* begin Items *

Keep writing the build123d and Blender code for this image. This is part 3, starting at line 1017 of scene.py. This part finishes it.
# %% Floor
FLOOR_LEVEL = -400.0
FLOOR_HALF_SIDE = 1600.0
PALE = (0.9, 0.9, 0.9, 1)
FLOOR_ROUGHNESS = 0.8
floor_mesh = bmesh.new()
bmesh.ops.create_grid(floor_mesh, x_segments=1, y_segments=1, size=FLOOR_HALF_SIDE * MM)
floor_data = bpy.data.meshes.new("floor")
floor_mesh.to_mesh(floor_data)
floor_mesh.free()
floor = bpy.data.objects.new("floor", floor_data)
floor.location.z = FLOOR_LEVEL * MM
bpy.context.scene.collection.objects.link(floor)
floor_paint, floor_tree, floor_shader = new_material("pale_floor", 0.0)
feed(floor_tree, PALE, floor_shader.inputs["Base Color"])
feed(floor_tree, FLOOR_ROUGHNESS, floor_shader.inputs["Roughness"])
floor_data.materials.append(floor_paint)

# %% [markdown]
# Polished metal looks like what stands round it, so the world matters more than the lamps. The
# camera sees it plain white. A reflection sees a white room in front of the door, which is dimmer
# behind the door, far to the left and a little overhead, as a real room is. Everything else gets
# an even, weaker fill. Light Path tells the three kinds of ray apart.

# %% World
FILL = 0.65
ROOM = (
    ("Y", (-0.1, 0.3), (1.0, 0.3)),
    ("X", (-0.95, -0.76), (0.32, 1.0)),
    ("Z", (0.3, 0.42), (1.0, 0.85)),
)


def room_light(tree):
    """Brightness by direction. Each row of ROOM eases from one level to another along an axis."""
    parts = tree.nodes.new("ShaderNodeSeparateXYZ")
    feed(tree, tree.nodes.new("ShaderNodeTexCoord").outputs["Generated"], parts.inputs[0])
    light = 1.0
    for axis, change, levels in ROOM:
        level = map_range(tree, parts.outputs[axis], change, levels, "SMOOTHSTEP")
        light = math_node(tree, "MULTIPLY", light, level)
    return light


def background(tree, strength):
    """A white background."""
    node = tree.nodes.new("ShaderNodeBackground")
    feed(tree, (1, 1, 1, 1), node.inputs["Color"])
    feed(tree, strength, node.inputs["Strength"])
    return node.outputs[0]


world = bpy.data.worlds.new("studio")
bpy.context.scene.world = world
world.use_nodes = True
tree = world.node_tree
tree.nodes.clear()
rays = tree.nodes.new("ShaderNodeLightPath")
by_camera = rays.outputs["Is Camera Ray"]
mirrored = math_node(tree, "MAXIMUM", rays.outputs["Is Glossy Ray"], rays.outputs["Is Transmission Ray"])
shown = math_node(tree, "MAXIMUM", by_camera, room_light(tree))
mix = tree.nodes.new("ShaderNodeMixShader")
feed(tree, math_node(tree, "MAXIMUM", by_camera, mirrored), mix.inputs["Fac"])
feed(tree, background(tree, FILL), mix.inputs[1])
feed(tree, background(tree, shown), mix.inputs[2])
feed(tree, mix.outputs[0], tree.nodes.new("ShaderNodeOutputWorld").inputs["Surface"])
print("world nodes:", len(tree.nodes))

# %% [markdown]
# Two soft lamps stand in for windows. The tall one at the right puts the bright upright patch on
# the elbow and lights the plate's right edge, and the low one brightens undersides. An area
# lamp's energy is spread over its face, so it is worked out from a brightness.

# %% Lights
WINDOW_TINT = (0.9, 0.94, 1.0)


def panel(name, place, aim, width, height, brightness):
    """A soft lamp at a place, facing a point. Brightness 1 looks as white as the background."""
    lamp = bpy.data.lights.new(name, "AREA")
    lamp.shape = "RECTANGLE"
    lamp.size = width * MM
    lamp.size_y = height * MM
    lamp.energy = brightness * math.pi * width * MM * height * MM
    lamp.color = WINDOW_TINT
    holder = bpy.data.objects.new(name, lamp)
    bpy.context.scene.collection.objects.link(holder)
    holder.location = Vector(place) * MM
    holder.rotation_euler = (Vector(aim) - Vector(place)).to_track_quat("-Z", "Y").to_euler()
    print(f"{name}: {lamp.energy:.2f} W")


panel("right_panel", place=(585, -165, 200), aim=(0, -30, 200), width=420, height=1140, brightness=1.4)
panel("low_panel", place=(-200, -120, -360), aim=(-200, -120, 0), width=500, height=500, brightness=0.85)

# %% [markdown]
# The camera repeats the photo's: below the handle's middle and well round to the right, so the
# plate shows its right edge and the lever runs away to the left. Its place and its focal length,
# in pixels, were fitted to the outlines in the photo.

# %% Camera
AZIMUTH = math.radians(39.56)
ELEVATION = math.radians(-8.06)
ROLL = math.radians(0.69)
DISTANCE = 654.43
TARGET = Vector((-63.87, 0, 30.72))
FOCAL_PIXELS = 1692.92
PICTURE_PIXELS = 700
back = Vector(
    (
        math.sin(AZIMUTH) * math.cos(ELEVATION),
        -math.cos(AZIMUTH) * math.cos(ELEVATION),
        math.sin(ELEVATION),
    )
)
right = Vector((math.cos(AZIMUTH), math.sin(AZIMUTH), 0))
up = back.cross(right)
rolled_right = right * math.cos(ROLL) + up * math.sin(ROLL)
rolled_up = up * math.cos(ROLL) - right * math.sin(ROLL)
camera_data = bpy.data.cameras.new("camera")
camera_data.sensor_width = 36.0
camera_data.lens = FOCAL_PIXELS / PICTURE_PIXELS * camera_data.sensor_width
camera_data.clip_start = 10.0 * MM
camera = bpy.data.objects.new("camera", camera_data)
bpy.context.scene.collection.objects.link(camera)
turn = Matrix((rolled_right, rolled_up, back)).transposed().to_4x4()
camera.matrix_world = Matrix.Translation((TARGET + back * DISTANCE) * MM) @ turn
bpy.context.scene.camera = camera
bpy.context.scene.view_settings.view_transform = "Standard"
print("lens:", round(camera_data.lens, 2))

* end Items *
* begin Items *

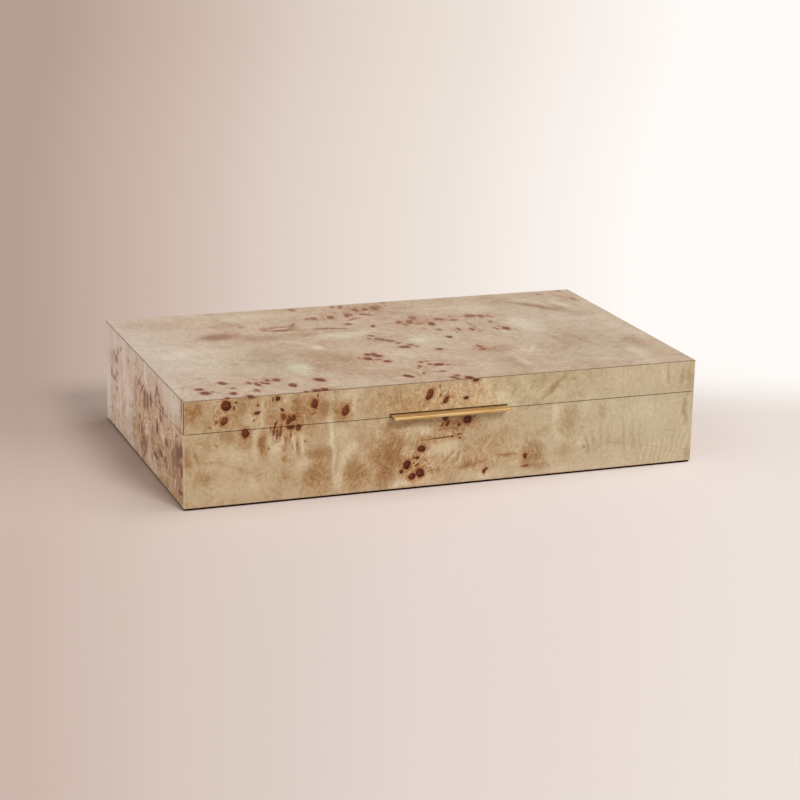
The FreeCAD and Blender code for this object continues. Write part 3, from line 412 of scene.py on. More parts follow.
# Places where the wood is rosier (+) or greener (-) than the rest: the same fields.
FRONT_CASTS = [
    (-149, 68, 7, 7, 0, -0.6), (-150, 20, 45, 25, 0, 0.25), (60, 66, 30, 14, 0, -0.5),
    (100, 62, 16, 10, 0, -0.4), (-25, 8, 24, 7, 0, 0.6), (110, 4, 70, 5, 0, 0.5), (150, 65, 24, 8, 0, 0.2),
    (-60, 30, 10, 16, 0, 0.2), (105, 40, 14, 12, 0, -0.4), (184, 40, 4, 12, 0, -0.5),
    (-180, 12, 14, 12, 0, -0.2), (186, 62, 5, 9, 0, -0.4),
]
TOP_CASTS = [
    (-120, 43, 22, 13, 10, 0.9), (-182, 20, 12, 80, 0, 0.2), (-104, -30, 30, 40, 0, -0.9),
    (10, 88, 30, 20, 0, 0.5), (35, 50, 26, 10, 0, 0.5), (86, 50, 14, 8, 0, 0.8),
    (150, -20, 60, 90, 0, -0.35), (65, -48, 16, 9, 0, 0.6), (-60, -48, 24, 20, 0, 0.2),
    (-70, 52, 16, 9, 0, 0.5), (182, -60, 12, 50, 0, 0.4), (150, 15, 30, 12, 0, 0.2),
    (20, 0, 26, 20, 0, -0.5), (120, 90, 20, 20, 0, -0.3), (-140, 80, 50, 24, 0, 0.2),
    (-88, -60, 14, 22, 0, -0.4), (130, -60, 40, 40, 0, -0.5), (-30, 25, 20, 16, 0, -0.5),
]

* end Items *
* begin Items *

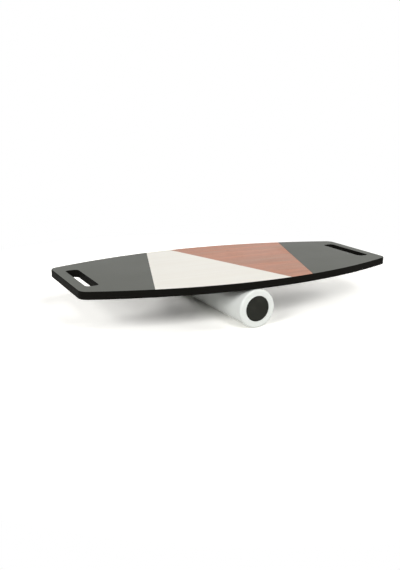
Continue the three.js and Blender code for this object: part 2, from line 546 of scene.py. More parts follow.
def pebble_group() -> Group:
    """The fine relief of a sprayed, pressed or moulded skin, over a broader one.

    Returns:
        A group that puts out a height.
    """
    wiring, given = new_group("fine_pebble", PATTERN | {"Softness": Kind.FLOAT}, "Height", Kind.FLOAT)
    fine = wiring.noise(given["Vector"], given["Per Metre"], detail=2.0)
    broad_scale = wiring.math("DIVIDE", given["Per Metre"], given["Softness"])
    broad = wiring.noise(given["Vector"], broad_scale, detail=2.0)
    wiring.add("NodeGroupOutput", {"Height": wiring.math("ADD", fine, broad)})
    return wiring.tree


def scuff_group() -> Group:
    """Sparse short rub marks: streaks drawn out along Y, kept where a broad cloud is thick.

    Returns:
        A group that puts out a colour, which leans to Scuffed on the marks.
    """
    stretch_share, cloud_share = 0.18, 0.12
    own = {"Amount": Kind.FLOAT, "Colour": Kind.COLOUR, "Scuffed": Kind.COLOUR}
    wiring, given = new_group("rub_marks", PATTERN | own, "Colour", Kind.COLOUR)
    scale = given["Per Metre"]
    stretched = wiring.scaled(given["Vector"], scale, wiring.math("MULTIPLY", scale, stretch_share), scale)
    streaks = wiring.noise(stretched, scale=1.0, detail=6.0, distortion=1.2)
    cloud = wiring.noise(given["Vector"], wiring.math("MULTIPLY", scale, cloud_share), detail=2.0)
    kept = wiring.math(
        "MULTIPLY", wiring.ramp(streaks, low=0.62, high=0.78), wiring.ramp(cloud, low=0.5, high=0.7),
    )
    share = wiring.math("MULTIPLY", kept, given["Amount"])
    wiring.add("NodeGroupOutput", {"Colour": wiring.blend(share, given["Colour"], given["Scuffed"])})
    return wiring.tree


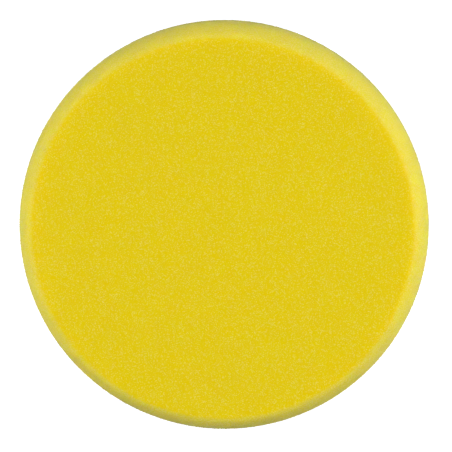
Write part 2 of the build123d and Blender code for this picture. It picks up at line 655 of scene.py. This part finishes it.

* end Items *

Required task –
Above are the entries. Output exactly the lines beginning with the line that has "Continue the three.js" and ending with the line that has "a broader one.".

Answer below –
Continue the three.js and Blender code for this object: part 2, from line 546 of scene.py. More parts follow.
def pebble_group() -> Group:
    """The fine relief of a sprayed, pressed or moulded skin, over a broader one.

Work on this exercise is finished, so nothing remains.